I discussed a new command line tool to submit reports with H.Merijn "Tux" Brand, who is keen to run reports in standalone instances. I see this working similar to Garu's cpanm-reporter, and with the common client that Garu has been working on, this could be a nice addition to the submission options. Liz Mattijsen, Tobias Leich (who easily has the coolest gravatar on CPAN) and I talked about how Perl6 distributions could be incorporated into CPAN Testers. There are some subtle differences, but there are also many common factors too. It was interesting to read the Rakudo blog post about Perl 6 and CPAN, as overcoming some of the hurdles potentially facing Perl6 developers are likely to help make CPAN a better place for all of us. The currently proposed solution is a similar approach to how different namespaces are stored in the Metabase. For the time being though, Perl6 distributions are excluded from CPAN Testers, but once we have a Perl6 smoker there is no reason not to include them. I'm not sure how soon that will be, but watch this space.

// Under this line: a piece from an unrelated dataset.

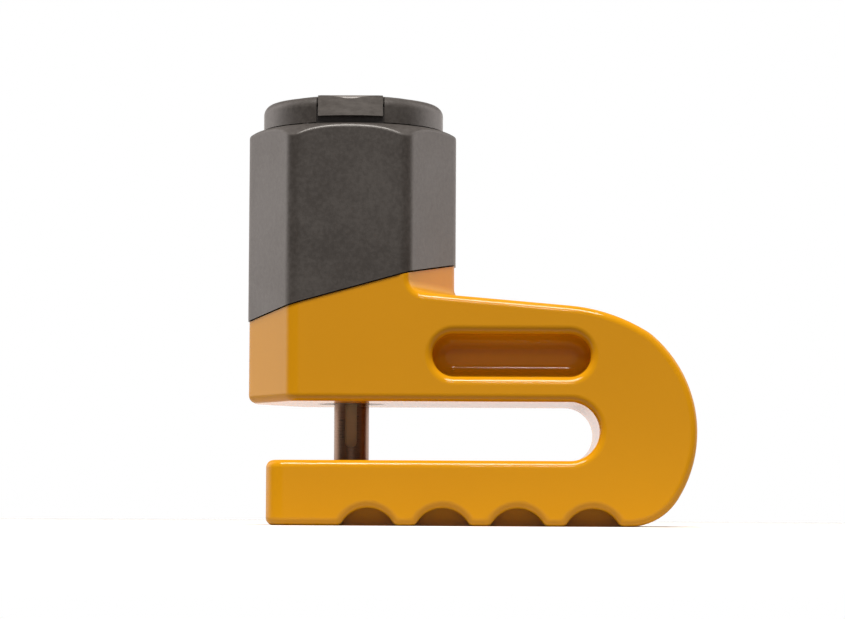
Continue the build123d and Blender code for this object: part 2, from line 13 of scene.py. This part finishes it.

Andreas König and I once again looked at the way the reports are stored in the Metabase. Andreas had already highlighted the updated date, which is meant to be the date it entered the Metabase, was in actual fact the created date (the date of the testers platform). Along with David Golden, we looked at the code used by the Metabase, but failed to find anything wrong with it. It's hopefully something we can take more time over in the future, however the next priority for the Metabase is getting it moved onto MongoDB and away from SimpleDB. In the meantime, the Generation code, due to time constraints and the lack thereof, has been running using the 2010 version of the Metabase/AWS interface. During the hackathon and the following weeks, I finally upgraded to use the revamped version released in 2012. Although still troublesome to find all the reports, the search interface has been much improved, and now we have a much more reliable feed from the Metabase. This is also in part due to the rewrite of the internals of the Generation code to be more pro-active in find unusual gaps between reports.

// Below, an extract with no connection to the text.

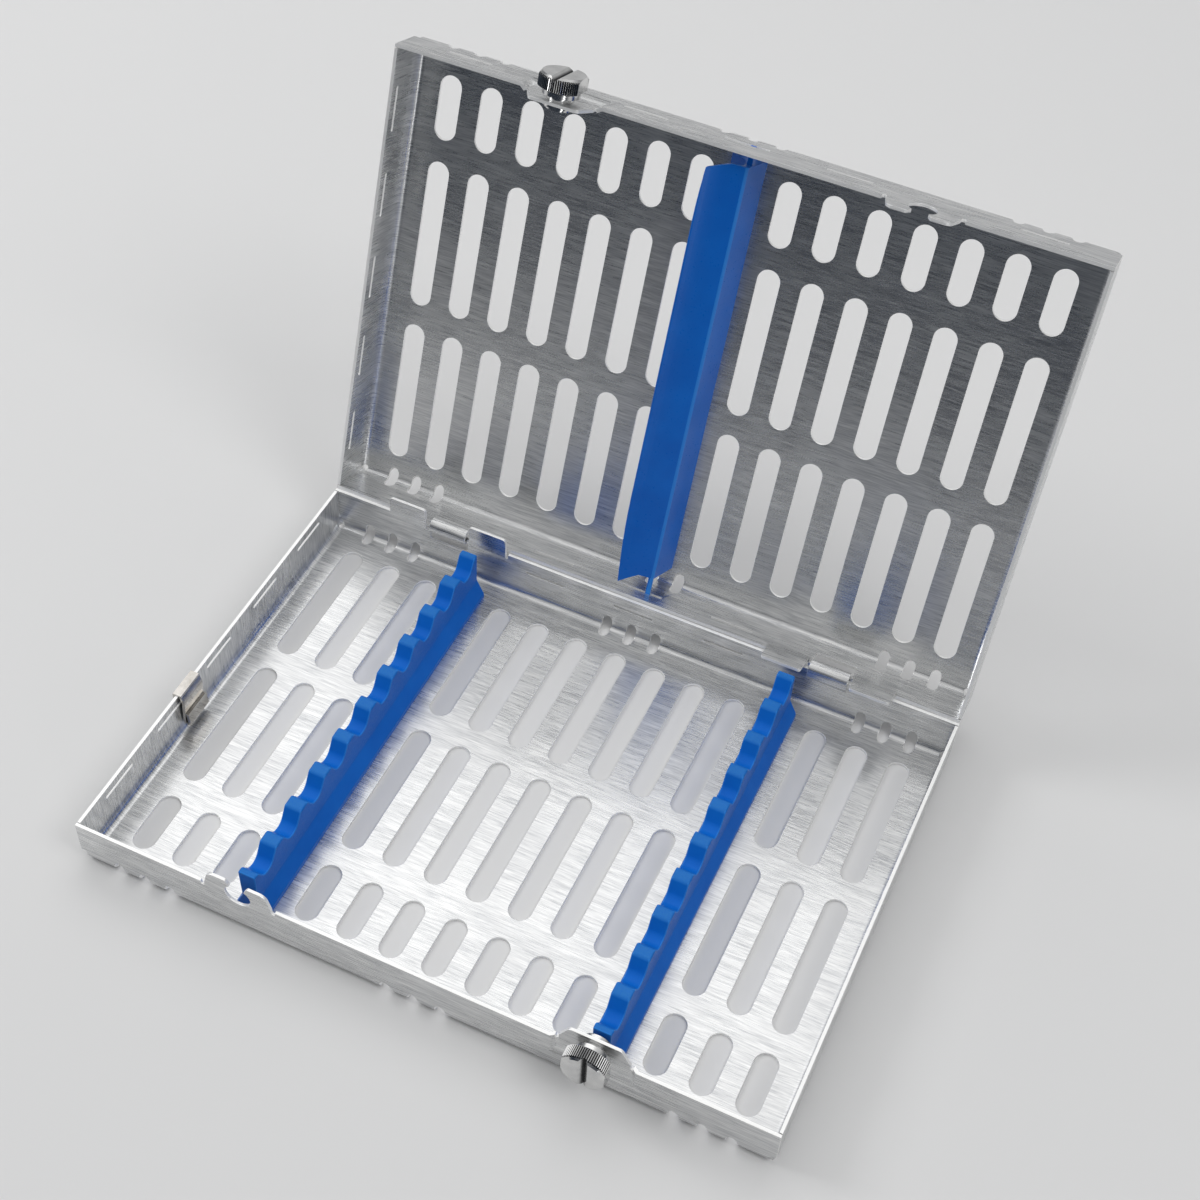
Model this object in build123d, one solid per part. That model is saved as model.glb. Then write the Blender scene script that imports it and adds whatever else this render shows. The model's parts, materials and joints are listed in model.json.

I spoke with Neil Bowers during the hackthon too. Neil had suggested some ideas that I'd wanted to included into the CPAN Testers Statistics site. We discussed others during the hackathon, and although I have several notes to work from, it will be a little while yet before I can put aside some time to implement them. Neil has no end to the ideas to help improve CPAN, and I hope he'll be a good sounding board for ideas to incorporate into the site in the future. On the first day of the hackathon he posted about how quickly CPAN Testers test a distribution, after being uploaded to PAUSE. He was surprised to see some reports posted almost instantly. This is largely thanks to Andreas' work to bring the Tier 1 mirrors up to date within 10 seconds of a distribution being successfully uploaded to PAUSE. People such as Chris and Andreas use their own T1 mirrors to feed into their smokers, so as a consequence the reports can appear on the Reports site within one hour of the distribution hitting PAUSE!

I had intended to launch the CPAN Testers Admin site during the hackathon, but didn't get the chance to prepare a launch statement. I did wonder how a launch on 1st April would go down, but elected to wait a little longer. So expect some news on that front very soon.

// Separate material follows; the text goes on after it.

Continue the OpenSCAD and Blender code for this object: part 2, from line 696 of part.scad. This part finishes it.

Just before the hackathon we reach 40 million report submissions. An impressive number by any standards, and gives a compelling argument that Perl & CPAN are still being actively maintained and developed.

John Scoles made a post related to CPAN Testers, highlighting how CPAN Testers showed why a particular test needed a little more thought. Thanks to the wide variety of perls and platforms tested by the CPAN Testers, it provided John with some intriguing failures, and made for an informative look at how hashes called in scalar context are handled differently between versions of Perl and platforms. Prior to the QA Hackathon Neil Bowers posted about his new idea for An author's CPAN dashboard, which he continued to develop during the hackathon too. We even discussed, together with Olaf Alders, whether this was something that should feature in MetaCPAN. For now it won't, but hopefully it can develop further and w'll see what people make of it, once more APIs are fed into the dashboard.

Another month wrapped up, and another QA Hackathon over. Lots to do and plenty of fresh ideas coming. Happy testing.